What you are asked to do:
Give the listing again in full, exactly as written.

++++

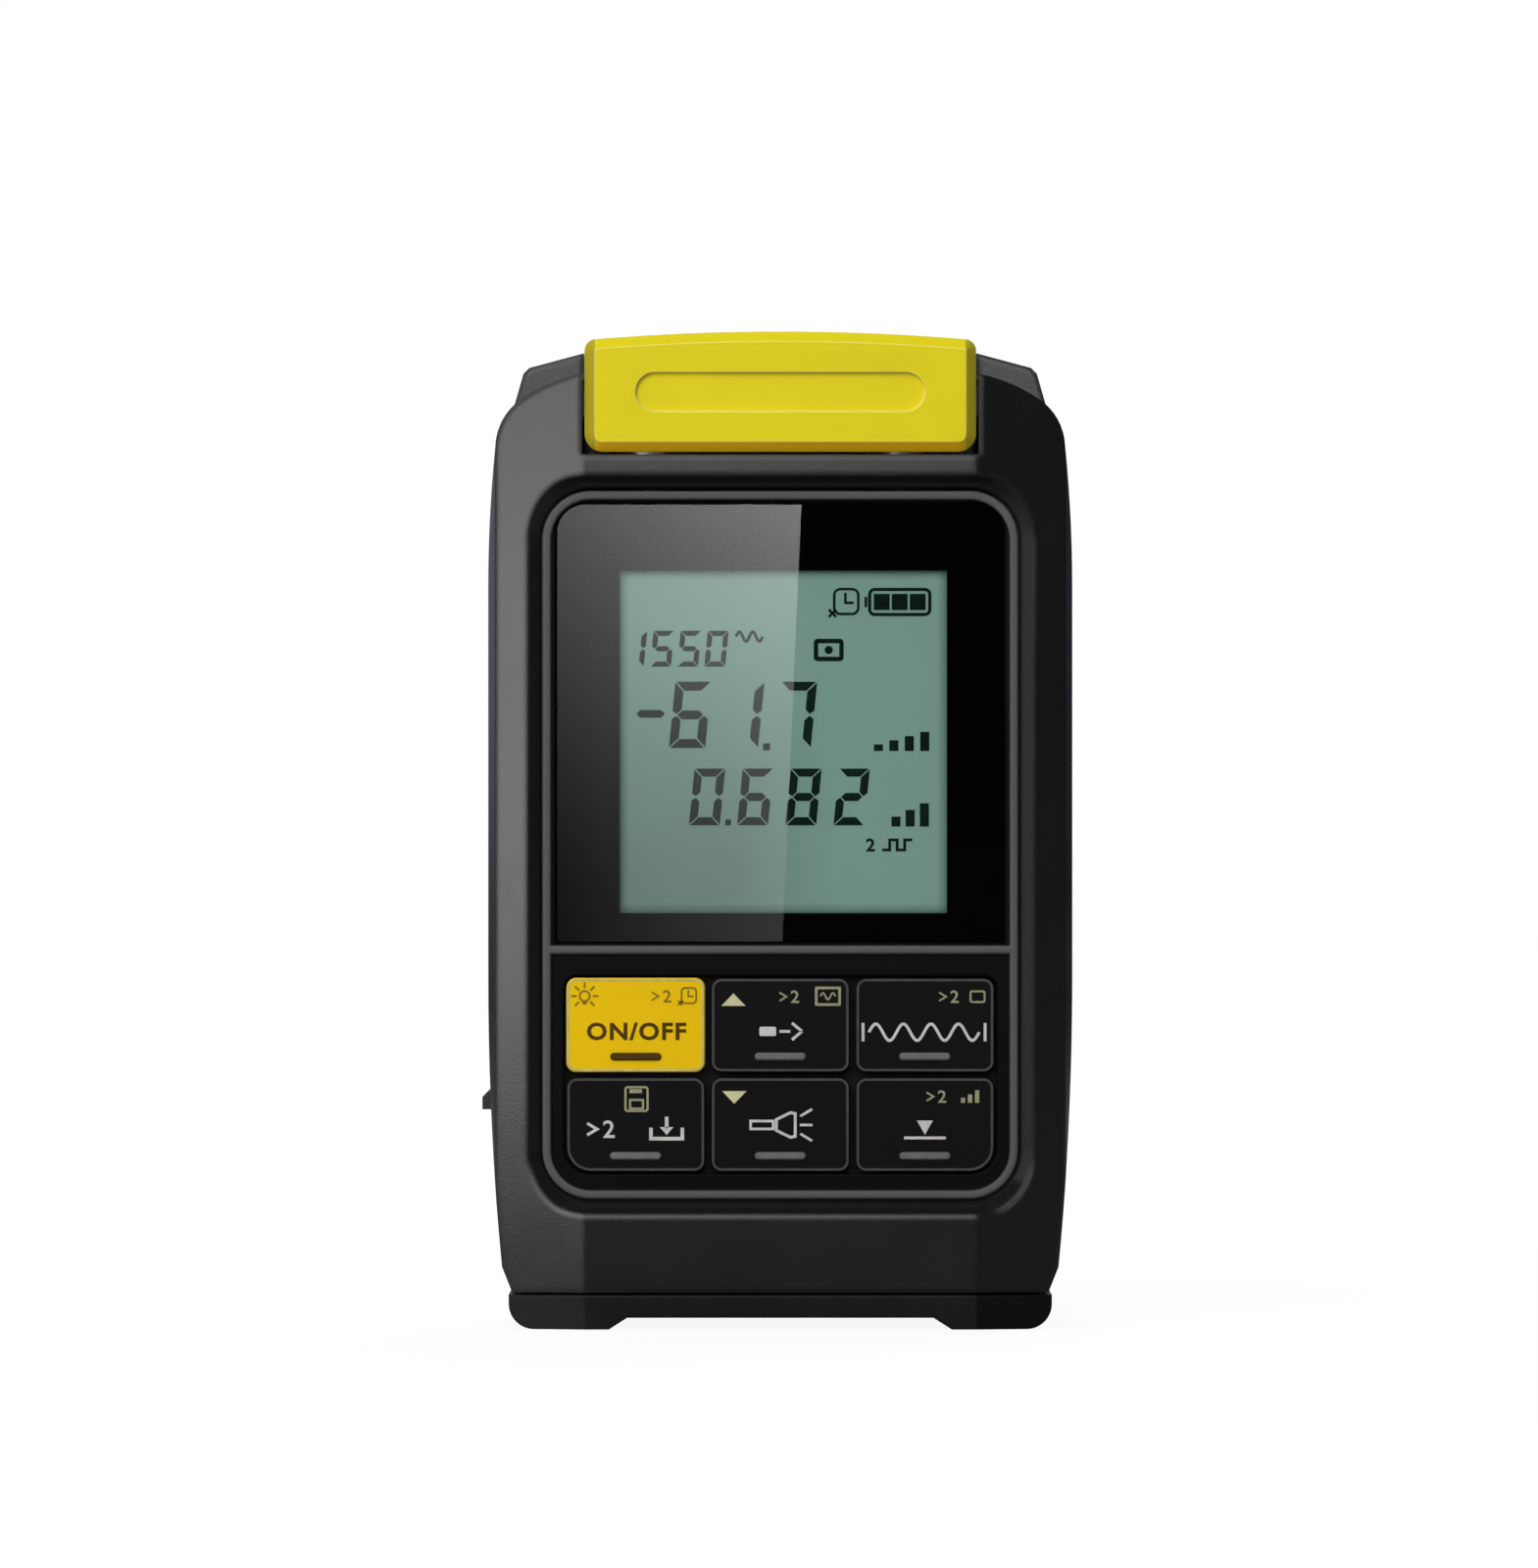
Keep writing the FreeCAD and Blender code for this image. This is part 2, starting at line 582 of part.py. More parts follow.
def side_line():
    """Right-hand side of both shells, from the foot up to the shoulder."""
    return [
        ("halfWidth - lowInset - lowCut", "shellLow"),
        ("halfWidth - lowInset", "shellLow + lowCutTall", "lowBow"),
        ("halfWidth", "bowStart"),
        ("halfWidth", "bowHigh", "highBow"),
    ]


def front_outline():
    return symmetric(
        side_line()
        + [
            ("halfWidth - highInset", "shoulderZ", "shoulderBend"),
            ("halfWidth - shoulderInset", "overallHeight - shoulderEnd", "crownBend"),
            ("faceHalf", "crownZ"),
        ]
    )


def rear_outline():
    """Like the front, but with an ear on each shoulder that holds the hinge pin."""
    return symmetric(
        side_line()
        + [
            ("halfWidth - highInset", "shoulderZ", "earBend"),
            ("halfWidth - earNeckInset", "overallHeight - earNeckDrop"),
            ("halfWidth - earInset", "overallHeight - earDrop - earTip"),
            ("halfWidth - earInset - earTip", "overallHeight - earDrop"),
            ("faceHalf", "overallHeight - earPeakDrop"),
        ]
    )


def cut_facets(body, level, way):
    """Slope both sides of the front (way -1) or the back (way 1) back from the middle facet."""
    face = f"({level})"
    corner = [
        ("faceHalf", face),
        ("halfWidth - edgeStrip", f"{face} - {way} * facetFall"),
        ("halfWidth", f"{face} - {way} * (facetFall + edgeFall)"),
        ("halfWidth + wallThick", f"{face} - {way} * (facetFall + edgeFall)"),
        ("halfWidth + wallThick", f"{face} + {way} * wallThick"),
        ("faceHalf", f"{face} + {way} * wallThick"),
    ]
    pocket(body, "top", "overallHeight + wallThick", "-wallThick", corner, mirrored(corner))


def deck_slot():
    """Throat and side grooves in which the port deck is held."""
    return symmetric(
        [
            ("throatHalf", "cavityTop - fitGap"),
            ("throatHalf", "deckLow"),
            ("grooveHalf", "deckLow"),
            ("grooveHalf", "deckTop"),
            ("wellHalf", "deckTop"),
            ("wellHalf", "rimZ + fitGap"),
        ]
    )


def case_screw_spots():
    lower = ("(halfWidth - caseScrewInset)", "caseScrewLow")
    upper = ("(halfWidth - topScrewInset)", "topScrewZ")
    return [(f"{side} * {across}", up) for across, up in (lower, upper) for side in (-1, 1)]


def board_post_spots():
    return [(f"{side} * postX", up) for up in ("postLow", "postHigh") for side in (-1, 1)]


def board_screw_spots():
    """The board is screwed to two of its posts, which face each other across it."""
    posts = board_post_spots()
    return [posts[0], posts[-1]]


def make_front_housing():
    body = new_body("front_housing")
    pad(body, "front", "partingPlane", "frontY", front_outline())
    cut_facets(body, "frontY", -1)

    # sloped walls down to the bezel
    outer = centred("bezelHalf + slopeSide", "bezelLow - slopeRun", "bezelHigh + slopeRun", "slopeBend")
    seat = centred(
        "bezelHalf + panelGap", "bezelLow - panelGap", "bezelHigh + panelGap", "bezelBend + panelGap"
    )
    slope = body.newObject("PartDesign::SubtractiveLoft", "panel_slope")
    slope.Profile = draw(body, "front", "frontY", [outer])
    slope.Sections = [draw(body, "front", "bezelFace", [seat])]
    slope.Ruled = True
    body.Tip = slope
    doc.recompute()
    pocket(body, "front", "bezelFace", "shelfFace", seat)

    # inside
    pocket(body, "front", "partingPlane", "shelfBack", centred("cavityHalf", "cavityLow", "cavityTop"))
    pocket(body, "front", "partingPlane", "slotFront", deck_slot())
    well = centred("wellHalf", "rimZ", "overallHeight")
    pocket(body, "front", "frontY - wallThick", "partingPlane", well)
    display = centred("lcdHalf + fitGap", "lcdLow - fitGap", "lcdHigh + fitGap")
    keypad = centred("keypadHalf + fitGap", "keypadLow - fitGap", "keypadHigh + fitGap")
    pocket(body, "front", "shelfFace - panelGap", "shelfBack", display, keypad)

    # bosses and posts with their holes
    bosses = [ring(x, z, "caseBoss") for x, z in case_screw_spots()[:2]]
    pad(body, "front", "shelfBack - panelGap", "partingPlane", *bosses)
    posts = [ring(x, z, "postRadius") for x, z in board_post_spots()]
    pad(body, "front", "shelfBack - panelGap", "boardFront", *posts)
    case_holes = [ring(x, z, "caseScrewRadius + screwPlay") for x, z in case_screw_spots()]
    pocket(body, "front", "partingPlane", "headSeat - caseScrewLong - fitGap", *case_holes)
    board_holes = [ring(x, z, "boardScrewRadius + screwPlay") for x, z in board_screw_spots()]
    pocket(body, "front", "boardFront", "boardBack - boardScrewLong - fitGap", *board_holes)

    # seat of the charging flap and the opening behind it
    flap = rounded(
        "usbY - flapWide / 2 - fitGap", "usbY + flapWide / 2 + fitGap", "flapLow - fitGap",
        "flapLow + flapTall + fitGap",
    )
    pocket(body, "side", "-halfWidth - wallThick", "-flapSeatX", flap)
    opening = rounded(
        "usbY - usbDeep / 2 - fitGap", "usbY + usbDeep / 2 + fitGap", "usbUp - usbTall / 2 - fitGap",
        "usbUp + usbTall / 2 + fitGap", "usbBend + fitGap",
    )
    pocket(body, "side", "-halfWidth - wallThick", "-cavityHalf + fitGap", opening)


def make_rear_housing():
    body = new_body("rear_housing")
    pad(body, "front", "partingPlane", "backY", rear_outline())
    cut_facets(body, "backY", 1)
    pocket(body, "front", "partingPlane", "slotBack", centred("cavityHalf", "cavityLow", "cavityTop"))
    pocket(body, "front", "partingPlane", "slotBack", deck_slot())
    pocket(body, "front", "partingPlane", "slotBack", centred("wellHalf", "rimZ", "overallHeight"))
    # the wall under the cover's round back
    saddle = centred("wellHalf", "saddleZ", "overallHeight")
    pocket(body, "front", "slotBack - fitGap", "backY + wallThick", saddle)
    pocket(body, "side", "-wellHalf", "wellHalf", ring("pinY", "pinZ", "saddle"))

    # battery bay, its door's seat and the rooms for the door's tabs
    margin = "doorHalf + seamGap + ledgeWide"
    pad(
        body, "front", "partingPlane", "backY - wallThick + panelGap",
        centred(margin, "doorLow - tabReach - ledgeWide", "doorHigh + seamGap + ledgeWide"),
    )
    pocket(body, "front", "backY + wallThick", "bayInside", centred("bayHalf", "bayLow", "bayHigh"))
    pocket(
        body, "front", "backY + wallThick", "doorFace",
        centred("doorHalf + seamGap", "doorLow - seamGap", "doorHigh + seamGap", "doorBend + seamGap"),
    )
    rooms = [
        rounded(
            f"{side} * tabSide - tabHalf - fitGap", f"{side} * tabSide + tabHalf + fitGap",
            "doorLow - tabReach - fitGap", "bayLow + fitGap",
        )
        for side in (-1, 1)
    ]
    pocket(body, "front", "doorFace", "toeInner - tabRoom", *rooms)

    bosses = [ring(x, z, "caseBoss") for x, z in case_screw_spots()[:2]]
    pad(body, "front", "partingPlane", "slotBack + panelGap", *bosses)
    shanks = [ring(x, z, "caseScrewRadius + screwPlay") for x, z in case_screw_spots()]
    pocket(body, "front", "backY + wallThick", "partingPlane - fitGap", *shanks)
    heads = [ring(x, z, "caseHeadRadius + screwPlay") for x, z in case_screw_spots()]
    pocket(body, "front", "backY + wallThick", "headSeat", *heads)
    pin = ring("pinY", "pinZ", "pinRadius + pinPress")
    pocket(body, "side", "-wellHalf - pinReach", "wellHalf + pinReach", pin)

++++

Solution for this problem:
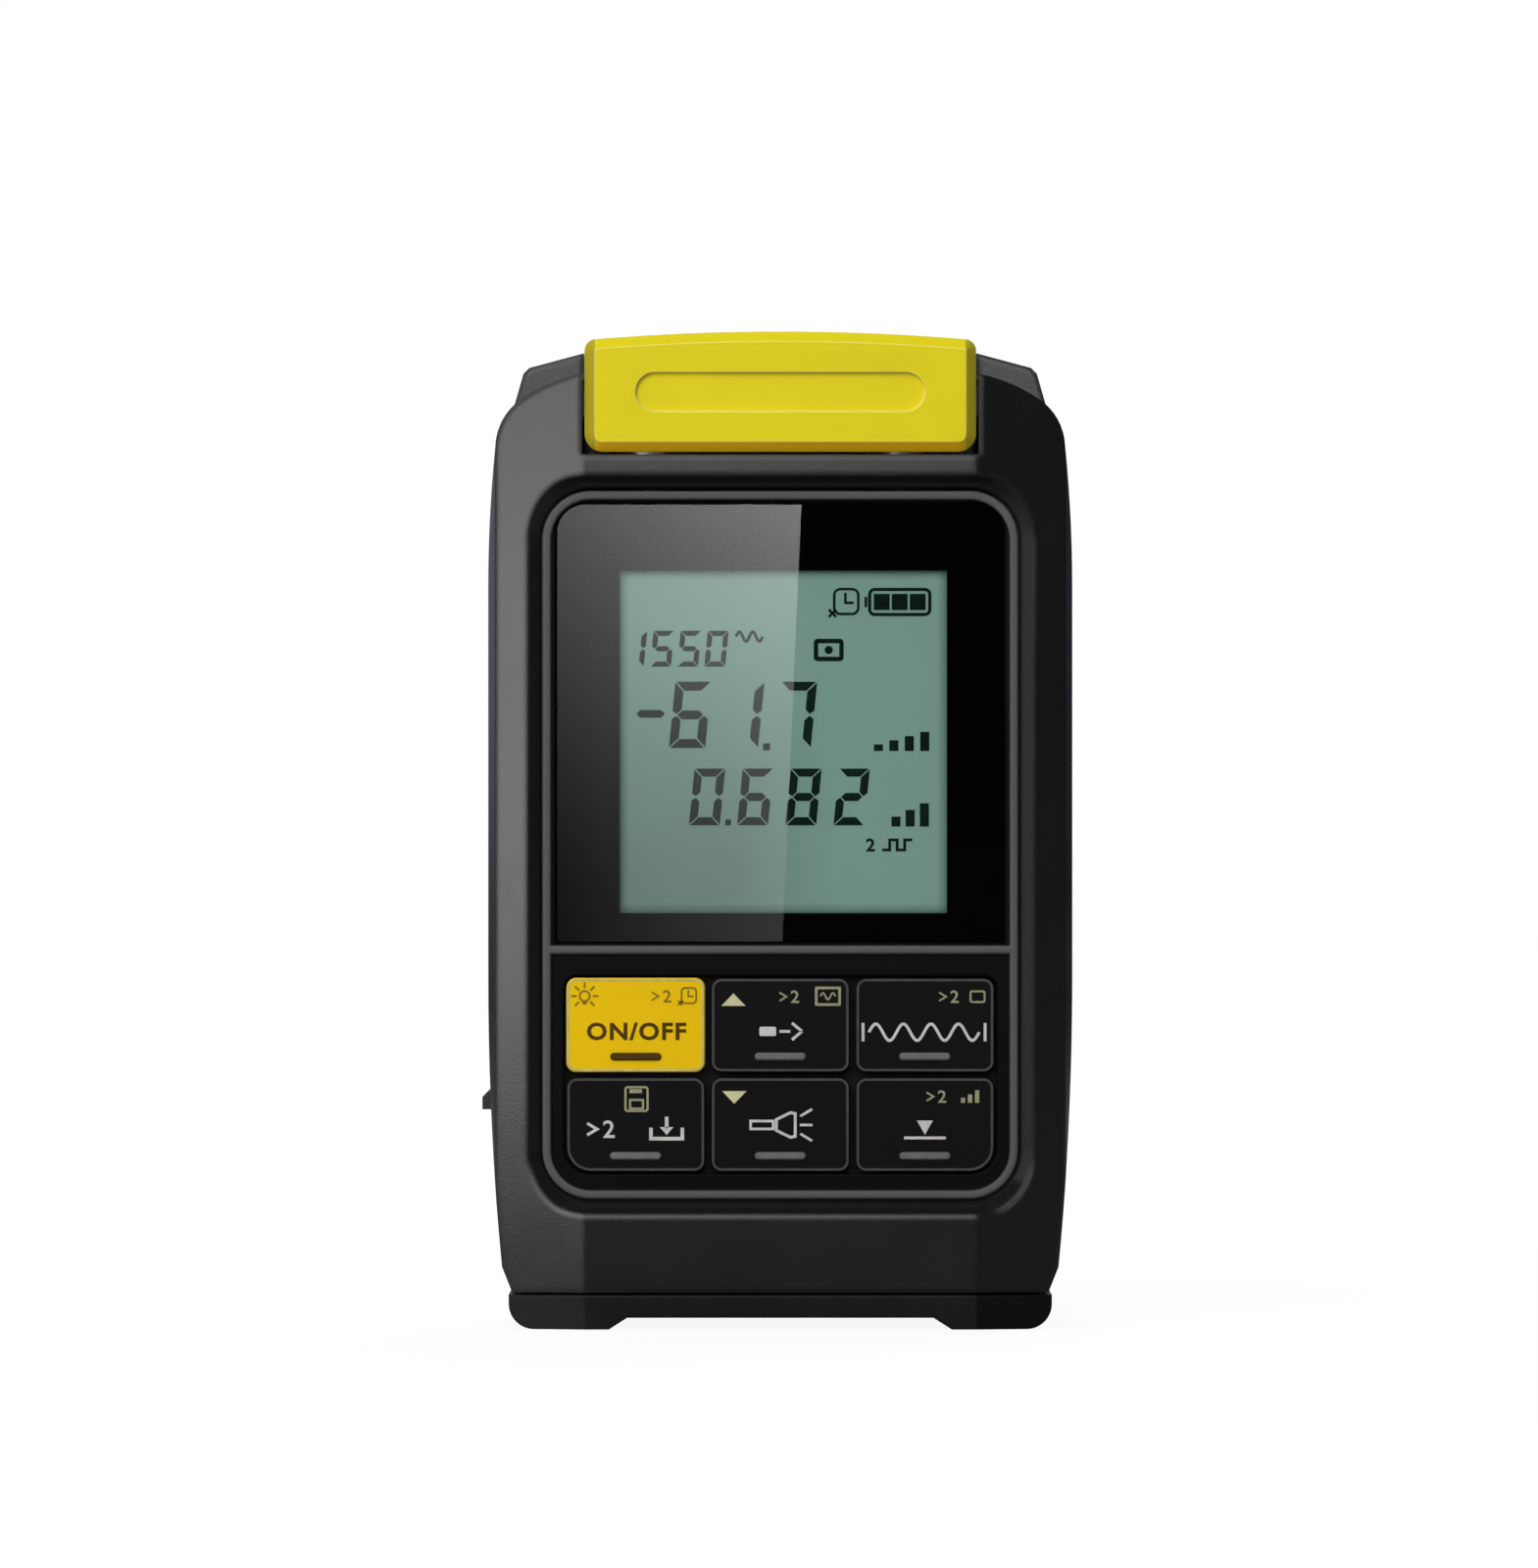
Keep writing the FreeCAD and Blender code for this image. This is part 2, starting at line 582 of part.py. More parts follow.
def side_line():
    """Right-hand side of both shells, from the foot up to the shoulder."""
    return [
        ("halfWidth - lowInset - lowCut", "shellLow"),
        ("halfWidth - lowInset", "shellLow + lowCutTall", "lowBow"),
        ("halfWidth", "bowStart"),
        ("halfWidth", "bowHigh", "highBow"),
    ]


def front_outline():
    return symmetric(
        side_line()
        + [
            ("halfWidth - highInset", "shoulderZ", "shoulderBend"),
            ("halfWidth - shoulderInset", "overallHeight - shoulderEnd", "crownBend"),
            ("faceHalf", "crownZ"),
        ]
    )


def rear_outline():
    """Like the front, but with an ear on each shoulder that holds the hinge pin."""
    return symmetric(
        side_line()
        + [
            ("halfWidth - highInset", "shoulderZ", "earBend"),
            ("halfWidth - earNeckInset", "overallHeight - earNeckDrop"),
            ("halfWidth - earInset", "overallHeight - earDrop - earTip"),
            ("halfWidth - earInset - earTip", "overallHeight - earDrop"),
            ("faceHalf", "overallHeight - earPeakDrop"),
        ]
    )


def cut_facets(body, level, way):
    """Slope both sides of the front (way -1) or the back (way 1) back from the middle facet."""
    face = f"({level})"
    corner = [
        ("faceHalf", face),
        ("halfWidth - edgeStrip", f"{face} - {way} * facetFall"),
        ("halfWidth", f"{face} - {way} * (facetFall + edgeFall)"),
        ("halfWidth + wallThick", f"{face} - {way} * (facetFall + edgeFall)"),
        ("halfWidth + wallThick", f"{face} + {way} * wallThick"),
        ("faceHalf", f"{face} + {way} * wallThick"),
    ]
    pocket(body, "top", "overallHeight + wallThick", "-wallThick", corner, mirrored(corner))


def deck_slot():
    """Throat and side grooves in which the port deck is held."""
    return symmetric(
        [
            ("throatHalf", "cavityTop - fitGap"),
            ("throatHalf", "deckLow"),
            ("grooveHalf", "deckLow"),
            ("grooveHalf", "deckTop"),
            ("wellHalf", "deckTop"),
            ("wellHalf", "rimZ + fitGap"),
        ]
    )


def case_screw_spots():
    lower = ("(halfWidth - caseScrewInset)", "caseScrewLow")
    upper = ("(halfWidth - topScrewInset)", "topScrewZ")
    return [(f"{side} * {across}", up) for across, up in (lower, upper) for side in (-1, 1)]


def board_post_spots():
    return [(f"{side} * postX", up) for up in ("postLow", "postHigh") for side in (-1, 1)]


def board_screw_spots():
    """The board is screwed to two of its posts, which face each other across it."""
    posts = board_post_spots()
    return [posts[0], posts[-1]]


def make_front_housing():
    body = new_body("front_housing")
    pad(body, "front", "partingPlane", "frontY", front_outline())
    cut_facets(body, "frontY", -1)

    # sloped walls down to the bezel
    outer = centred("bezelHalf + slopeSide", "bezelLow - slopeRun", "bezelHigh + slopeRun", "slopeBend")
    seat = centred(
        "bezelHalf + panelGap", "bezelLow - panelGap", "bezelHigh + panelGap", "bezelBend + panelGap"
    )
    slope = body.newObject("PartDesign::SubtractiveLoft", "panel_slope")
    slope.Profile = draw(body, "front", "frontY", [outer])
    slope.Sections = [draw(body, "front", "bezelFace", [seat])]
    slope.Ruled = True
    body.Tip = slope
    doc.recompute()
    pocket(body, "front", "bezelFace", "shelfFace", seat)

    # inside
    pocket(body, "front", "partingPlane", "shelfBack", centred("cavityHalf", "cavityLow", "cavityTop"))
    pocket(body, "front", "partingPlane", "slotFront", deck_slot())
    well = centred("wellHalf", "rimZ", "overallHeight")
    pocket(body, "front", "frontY - wallThick", "partingPlane", well)
    display = centred("lcdHalf + fitGap", "lcdLow - fitGap", "lcdHigh + fitGap")
    keypad = centred("keypadHalf + fitGap", "keypadLow - fitGap", "keypadHigh + fitGap")
    pocket(body, "front", "shelfFace - panelGap", "shelfBack", display, keypad)

    # bosses and posts with their holes
    bosses = [ring(x, z, "caseBoss") for x, z in case_screw_spots()[:2]]
    pad(body, "front", "shelfBack - panelGap", "partingPlane", *bosses)
    posts = [ring(x, z, "postRadius") for x, z in board_post_spots()]
    pad(body, "front", "shelfBack - panelGap", "boardFront", *posts)
    case_holes = [ring(x, z, "caseScrewRadius + screwPlay") for x, z in case_screw_spots()]
    pocket(body, "front", "partingPlane", "headSeat - caseScrewLong - fitGap", *case_holes)
    board_holes = [ring(x, z, "boardScrewRadius + screwPlay") for x, z in board_screw_spots()]
    pocket(body, "front", "boardFront", "boardBack - boardScrewLong - fitGap", *board_holes)

    # seat of the charging flap and the opening behind it
    flap = rounded(
        "usbY - flapWide / 2 - fitGap", "usbY + flapWide / 2 + fitGap", "flapLow - fitGap",
        "flapLow + flapTall + fitGap",
    )
    pocket(body, "side", "-halfWidth - wallThick", "-flapSeatX", flap)
    opening = rounded(
        "usbY - usbDeep / 2 - fitGap", "usbY + usbDeep / 2 + fitGap", "usbUp - usbTall / 2 - fitGap",
        "usbUp + usbTall / 2 + fitGap", "usbBend + fitGap",
    )
    pocket(body, "side", "-halfWidth - wallThick", "-cavityHalf + fitGap", opening)


def make_rear_housing():
    body = new_body("rear_housing")
    pad(body, "front", "partingPlane", "backY", rear_outline())
    cut_facets(body, "backY", 1)
    pocket(body, "front", "partingPlane", "slotBack", centred("cavityHalf", "cavityLow", "cavityTop"))
    pocket(body, "front", "partingPlane", "slotBack", deck_slot())
    pocket(body, "front", "partingPlane", "slotBack", centred("wellHalf", "rimZ", "overallHeight"))
    # the wall under the cover's round back
    saddle = centred("wellHalf", "saddleZ", "overallHeight")
    pocket(body, "front", "slotBack - fitGap", "backY + wallThick", saddle)
    pocket(body, "side", "-wellHalf", "wellHalf", ring("pinY", "pinZ", "saddle"))

    # battery bay, its door's seat and the rooms for the door's tabs
    margin = "doorHalf + seamGap + ledgeWide"
    pad(
        body, "front", "partingPlane", "backY - wallThick + panelGap",
        centred(margin, "doorLow - tabReach - ledgeWide", "doorHigh + seamGap + ledgeWide"),
    )
    pocket(body, "front", "backY + wallThick", "bayInside", centred("bayHalf", "bayLow", "bayHigh"))
    pocket(
        body, "front", "backY + wallThick", "doorFace",
        centred("doorHalf + seamGap", "doorLow - seamGap", "doorHigh + seamGap", "doorBend + seamGap"),
    )
    rooms = [
        rounded(
            f"{side} * tabSide - tabHalf - fitGap", f"{side} * tabSide + tabHalf + fitGap",
            "doorLow - tabReach - fitGap", "bayLow + fitGap",
        )
        for side in (-1, 1)
    ]
    pocket(body, "front", "doorFace", "toeInner - tabRoom", *rooms)

    bosses = [ring(x, z, "caseBoss") for x, z in case_screw_spots()[:2]]
    pad(body, "front", "partingPlane", "slotBack + panelGap", *bosses)
    shanks = [ring(x, z, "caseScrewRadius + screwPlay") for x, z in case_screw_spots()]
    pocket(body, "front", "backY + wallThick", "partingPlane - fitGap", *shanks)
    heads = [ring(x, z, "caseHeadRadius + screwPlay") for x, z in case_screw_spots()]
    pocket(body, "front", "backY + wallThick", "headSeat", *heads)
    pin = ring("pinY", "pinZ", "pinRadius + pinPress")
    pocket(body, "side", "-wellHalf - pinReach", "wellHalf + pinReach", pin)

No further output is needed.